* Data:
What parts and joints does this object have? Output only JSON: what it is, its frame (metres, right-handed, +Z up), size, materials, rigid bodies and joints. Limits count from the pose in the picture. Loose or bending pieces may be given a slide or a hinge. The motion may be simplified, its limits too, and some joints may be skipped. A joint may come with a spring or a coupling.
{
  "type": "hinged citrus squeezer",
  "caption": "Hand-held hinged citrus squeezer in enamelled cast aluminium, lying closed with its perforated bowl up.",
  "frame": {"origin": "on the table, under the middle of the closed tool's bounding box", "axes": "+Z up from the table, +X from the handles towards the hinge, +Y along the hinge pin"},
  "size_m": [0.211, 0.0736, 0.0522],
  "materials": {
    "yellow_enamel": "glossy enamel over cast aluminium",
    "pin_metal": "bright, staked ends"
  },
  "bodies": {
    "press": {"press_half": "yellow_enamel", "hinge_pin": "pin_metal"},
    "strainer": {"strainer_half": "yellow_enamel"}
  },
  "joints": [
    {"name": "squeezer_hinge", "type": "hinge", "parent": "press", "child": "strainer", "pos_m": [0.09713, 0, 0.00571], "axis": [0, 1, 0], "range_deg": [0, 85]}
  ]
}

* What to produce: Every line above needs to be retyped exactly.

* Solution for this task:
What parts and joints does this object have? Output only JSON: what it is, its frame (metres, right-handed, +Z up), size, materials, rigid bodies and joints. Limits count from the pose in the picture. Loose or bending pieces may be given a slide or a hinge. The motion may be simplified, its limits too, and some joints may be skipped. A joint may come with a spring or a coupling.
{
  "type": "hinged citrus squeezer",
  "caption": "Hand-held hinged citrus squeezer in enamelled cast aluminium, lying closed with its perforated bowl up.",
  "frame": {"origin": "on the table, under the middle of the closed tool's bounding box", "axes": "+Z up from the table, +X from the handles towards the hinge, +Y along the hinge pin"},
  "size_m": [0.211, 0.0736, 0.0522],
  "materials": {
    "yellow_enamel": "glossy enamel over cast aluminium",
    "pin_metal": "bright, staked ends"
  },
  "bodies": {
    "press": {"press_half": "yellow_enamel", "hinge_pin": "pin_metal"},
    "strainer": {"strainer_half": "yellow_enamel"}
  },
  "joints": [
    {"name": "squeezer_hinge", "type": "hinge", "parent": "press", "child": "strainer", "pos_m": [0.09713, 0, 0.00571], "axis": [0, 1, 0], "range_deg": [0, 85]}
  ]
}